Das, so zitiert "La Croix" einen Insider der Diözese, vermittele den Priestern und Seelsorgern "ein gewisses Gefühl der Unabhängigkeit gegenüber dem Bischof". Einige achteten gut auf die Vorteile, die sie aus ihrer wirtschaftlich komfortablen Position zögen. Und, so ein anderer: "Die Elsässer mögen es nicht, zu arg angerempelt zu werden." Unmut, schreibt die Zeitung, habe es schon wenige Wochen nach Ravels Ankunft gegeben, als der Bischof christliche Sattheit kritisierte und erklärte, niemand könne ein guter Pfarrer sein ohne leidenschaftliche Liebe zu Christus. Als Entree gleich abgekanzelt zu werden, hat offenbar viele empört.
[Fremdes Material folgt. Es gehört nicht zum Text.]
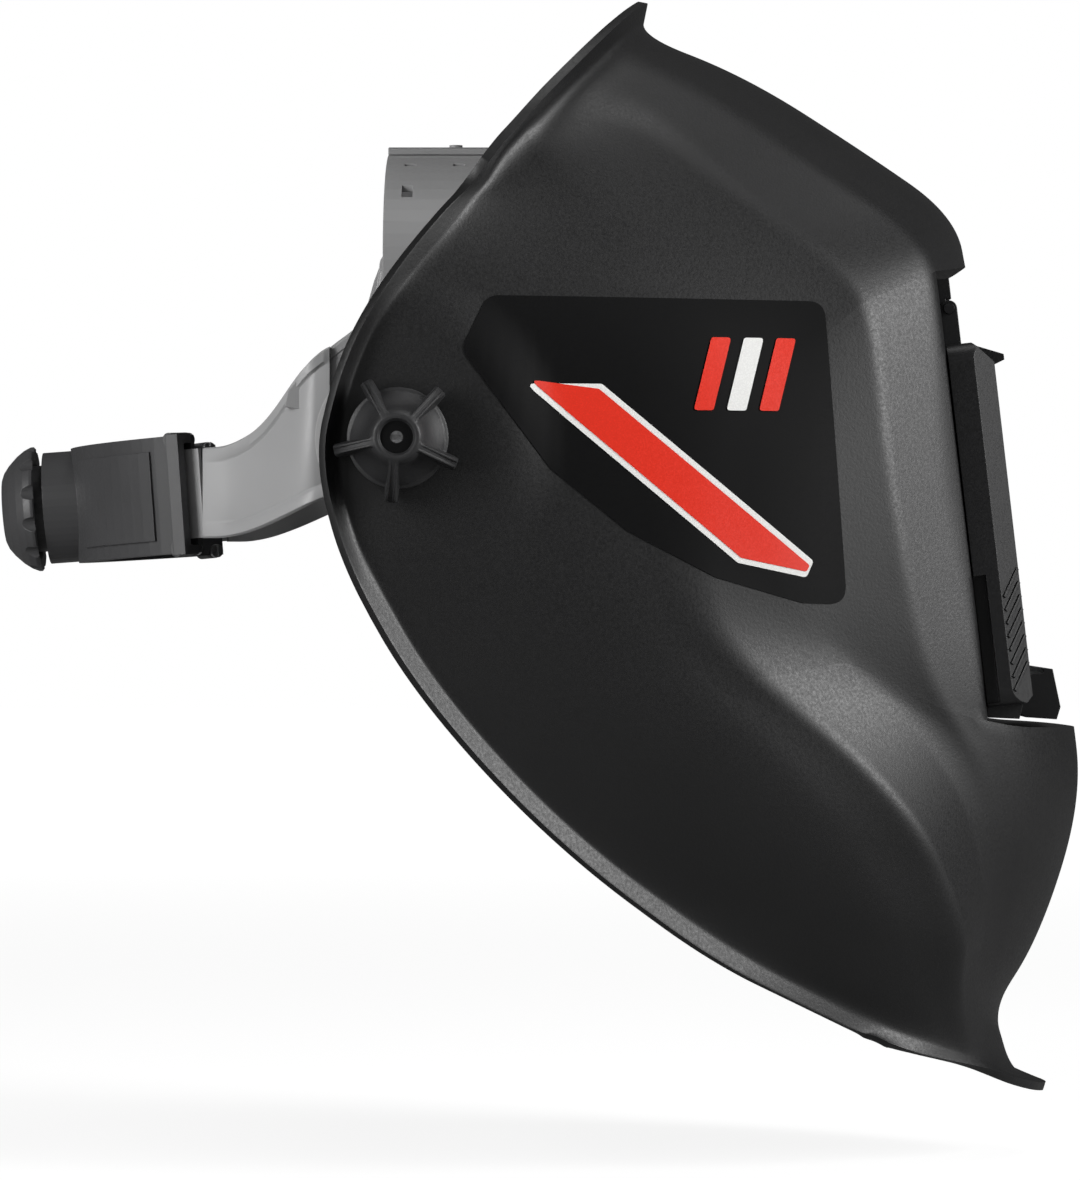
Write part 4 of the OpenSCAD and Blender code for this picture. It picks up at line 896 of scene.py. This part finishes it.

Personalentscheidungen als autoritär empfunden
Personalentscheidungen Ravels und Versetzungen wurden als autoritär empfunden. Seelsorger sprechen über "Einsamkeit und eine Kluft zwischen Bischof und Mitarbeitern, die sich immer weiter vertieft". Anfang Juni dann berichteten die "Dernieres Nouvelles d'Alsace" über die kühle Entlassung des Finanzchefs der Diözese, Jacques Bourrier. Der frühere Marineoffizier kündigte an, die Entscheidung, die ohne Begründung erfolgt sei, vor Gericht anzufechten – und sprach von "Bananenrepublik-Praktiken des Bischofs".
Auch habe, so heißt es, die Priester erbost, dass Ravel in der diesjährigen Karwoche bei der Chrisam-Messe fehlte; normalerweise die einzige Messe im Jahr, die der Bischof mit all seinen Priestern feiert. Ravel hatte offenbar vorgezogen, den Präsidentschaftskandidaten Macron in Straßburg zu empfangen.
Mit der Visitation beauftragt wurde der frühere Sprecher der Französischen Bischofskonferenz, Bischof Stanislas Lalanne von Pontoise. Er kommt mit einem Blick von außerhalb der Region Grand Est und spricht auch gut Deutsch. Bischof Ravel selbst teilte auf der Website der Diözese mit, er begrüße "im Glauben und in Vertrauen die Entscheidung von Papst Franziskus". Er habe für sich "keinen Zweifel, dass unsere prächtige Kirche im Elsass friedlich daraus hervorgehen wird".